> _Task directions_
Reproduce all records verbatim.

> _Data for this task_
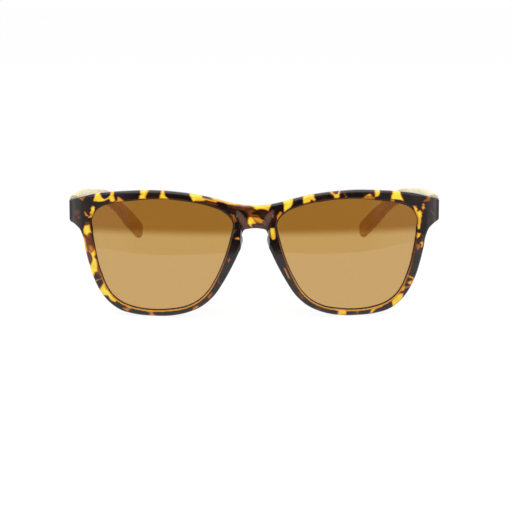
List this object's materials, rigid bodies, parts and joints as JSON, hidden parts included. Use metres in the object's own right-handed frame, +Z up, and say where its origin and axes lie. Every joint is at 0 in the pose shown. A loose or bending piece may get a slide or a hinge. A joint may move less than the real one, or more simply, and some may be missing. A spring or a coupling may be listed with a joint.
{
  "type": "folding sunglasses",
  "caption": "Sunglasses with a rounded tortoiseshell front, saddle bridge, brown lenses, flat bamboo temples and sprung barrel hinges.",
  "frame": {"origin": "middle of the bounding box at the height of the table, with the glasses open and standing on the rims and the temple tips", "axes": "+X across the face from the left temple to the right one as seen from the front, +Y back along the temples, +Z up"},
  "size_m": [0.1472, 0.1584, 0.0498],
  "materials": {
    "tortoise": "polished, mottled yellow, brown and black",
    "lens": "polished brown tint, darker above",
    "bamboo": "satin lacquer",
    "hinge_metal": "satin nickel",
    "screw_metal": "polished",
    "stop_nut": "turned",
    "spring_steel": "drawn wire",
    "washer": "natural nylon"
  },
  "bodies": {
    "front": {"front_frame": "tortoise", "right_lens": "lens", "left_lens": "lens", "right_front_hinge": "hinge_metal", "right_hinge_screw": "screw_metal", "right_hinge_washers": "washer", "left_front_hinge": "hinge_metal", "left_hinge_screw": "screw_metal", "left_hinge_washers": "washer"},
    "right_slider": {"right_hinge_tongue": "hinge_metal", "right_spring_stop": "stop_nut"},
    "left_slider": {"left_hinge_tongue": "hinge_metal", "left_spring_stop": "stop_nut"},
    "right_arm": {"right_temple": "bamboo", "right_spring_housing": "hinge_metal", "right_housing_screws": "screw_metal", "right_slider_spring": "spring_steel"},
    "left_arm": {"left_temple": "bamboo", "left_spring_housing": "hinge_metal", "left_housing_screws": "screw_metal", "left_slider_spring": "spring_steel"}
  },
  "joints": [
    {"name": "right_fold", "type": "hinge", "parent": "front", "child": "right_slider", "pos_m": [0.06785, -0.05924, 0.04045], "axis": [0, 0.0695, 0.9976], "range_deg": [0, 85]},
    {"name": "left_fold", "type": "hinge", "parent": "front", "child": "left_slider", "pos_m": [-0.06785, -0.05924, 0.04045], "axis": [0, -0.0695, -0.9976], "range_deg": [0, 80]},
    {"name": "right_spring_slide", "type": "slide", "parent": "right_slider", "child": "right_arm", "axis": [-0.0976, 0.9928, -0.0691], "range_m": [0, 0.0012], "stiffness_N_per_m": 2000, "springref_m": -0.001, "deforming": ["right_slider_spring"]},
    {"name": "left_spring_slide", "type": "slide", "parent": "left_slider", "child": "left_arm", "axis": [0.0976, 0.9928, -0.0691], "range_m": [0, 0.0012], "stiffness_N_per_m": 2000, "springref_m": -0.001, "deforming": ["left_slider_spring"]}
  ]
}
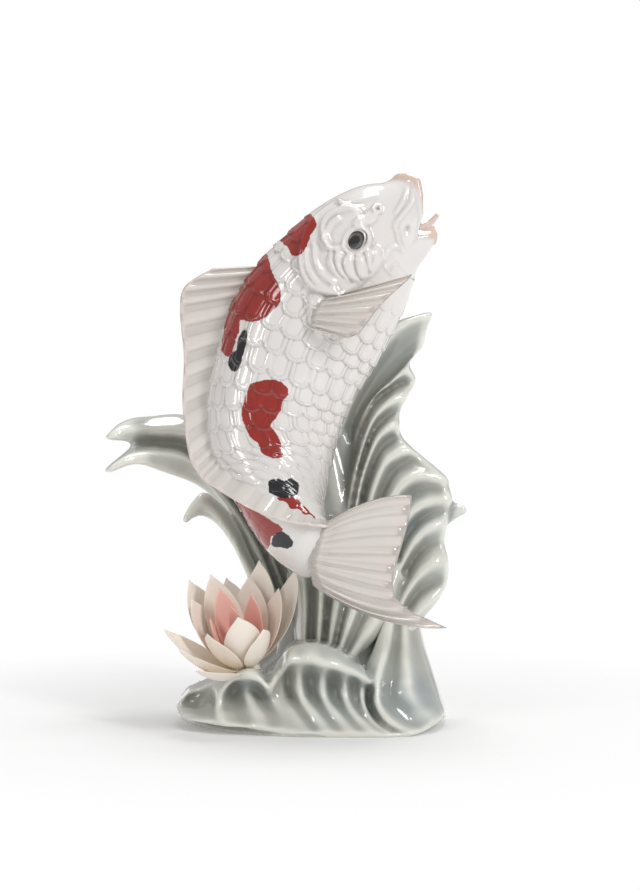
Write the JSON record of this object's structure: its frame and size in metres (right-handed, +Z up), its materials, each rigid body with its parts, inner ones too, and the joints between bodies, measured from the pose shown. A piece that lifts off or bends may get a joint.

> _Exercise result_
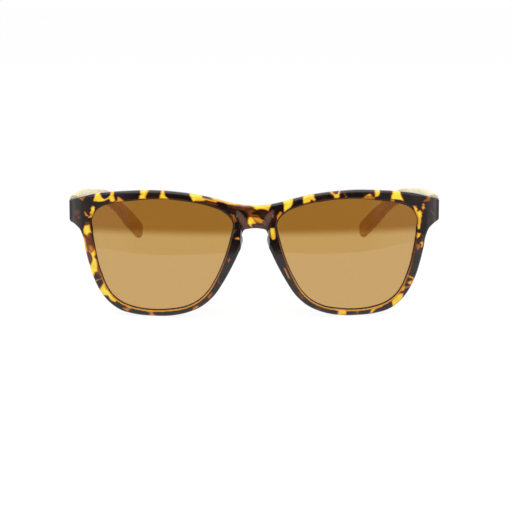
List this object's materials, rigid bodies, parts and joints as JSON, hidden parts included. Use metres in the object's own right-handed frame, +Z up, and say where its origin and axes lie. Every joint is at 0 in the pose shown. A loose or bending piece may get a slide or a hinge. A joint may move less than the real one, or more simply, and some may be missing. A spring or a coupling may be listed with a joint.
{
  "type": "folding sunglasses",
  "caption": "Sunglasses with a rounded tortoiseshell front, saddle bridge, brown lenses, flat bamboo temples and sprung barrel hinges.",
  "frame": {"origin": "middle of the bounding box at the height of the table, with the glasses open and standing on the rims and the temple tips", "axes": "+X across the face from the left temple to the right one as seen from the front, +Y back along the temples, +Z up"},
  "size_m": [0.1472, 0.1584, 0.0498],
  "materials": {
    "tortoise": "polished, mottled yellow, brown and black",
    "lens": "polished brown tint, darker above",
    "bamboo": "satin lacquer",
    "hinge_metal": "satin nickel",
    "screw_metal": "polished",
    "stop_nut": "turned",
    "spring_steel": "drawn wire",
    "washer": "natural nylon"
  },
  "bodies": {
    "front": {"front_frame": "tortoise", "right_lens": "lens", "left_lens": "lens", "right_front_hinge": "hinge_metal", "right_hinge_screw": "screw_metal", "right_hinge_washers": "washer", "left_front_hinge": "hinge_metal", "left_hinge_screw": "screw_metal", "left_hinge_washers": "washer"},
    "right_slider": {"right_hinge_tongue": "hinge_metal", "right_spring_stop": "stop_nut"},
    "left_slider": {"left_hinge_tongue": "hinge_metal", "left_spring_stop": "stop_nut"},
    "right_arm": {"right_temple": "bamboo", "right_spring_housing": "hinge_metal", "right_housing_screws": "screw_metal", "right_slider_spring": "spring_steel"},
    "left_arm": {"left_temple": "bamboo", "left_spring_housing": "hinge_metal", "left_housing_screws": "screw_metal", "left_slider_spring": "spring_steel"}
  },
  "joints": [
    {"name": "right_fold", "type": "hinge", "parent": "front", "child": "right_slider", "pos_m": [0.06785, -0.05924, 0.04045], "axis": [0, 0.0695, 0.9976], "range_deg": [0, 85]},
    {"name": "left_fold", "type": "hinge", "parent": "front", "child": "left_slider", "pos_m": [-0.06785, -0.05924, 0.04045], "axis": [0, -0.0695, -0.9976], "range_deg": [0, 80]},
    {"name": "right_spring_slide", "type": "slide", "parent": "right_slider", "child": "right_arm", "axis": [-0.0976, 0.9928, -0.0691], "range_m": [0, 0.0012], "stiffness_N_per_m": 2000, "springref_m": -0.001, "deforming": ["right_slider_spring"]},
    {"name": "left_spring_slide", "type": "slide", "parent": "left_slider", "child": "left_arm", "axis": [0.0976, 0.9928, -0.0691], "range_m": [0, 0.0012], "stiffness_N_per_m": 2000, "springref_m": -0.001, "deforming": ["left_slider_spring"]}
  ]
}
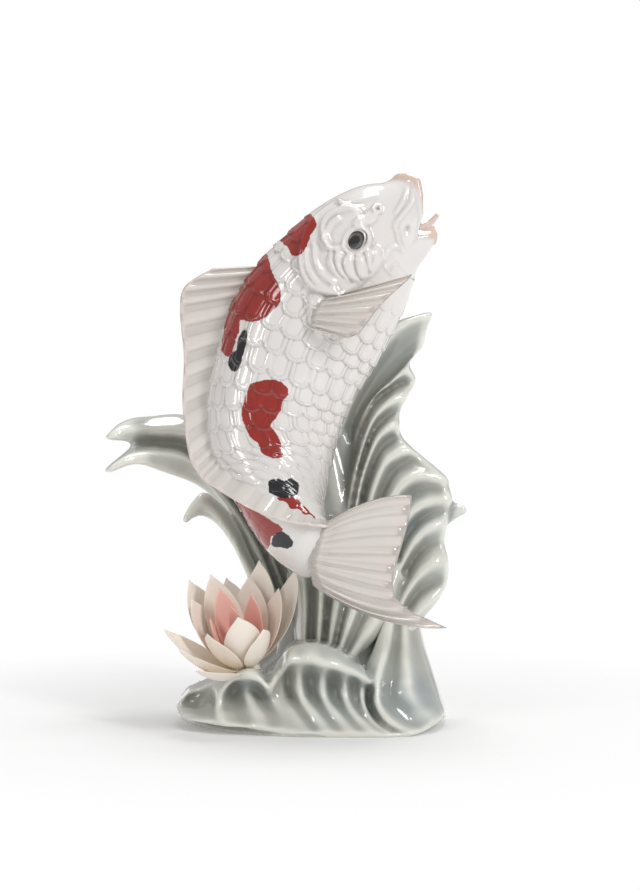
Write the JSON record of this object's structure: its frame and size in metres (right-handed, +Z up), its materials, each rigid body with its parts, inner ones too, and the joints between bodies, measured from the pose shown. A piece that lifts off or bends may get a joint.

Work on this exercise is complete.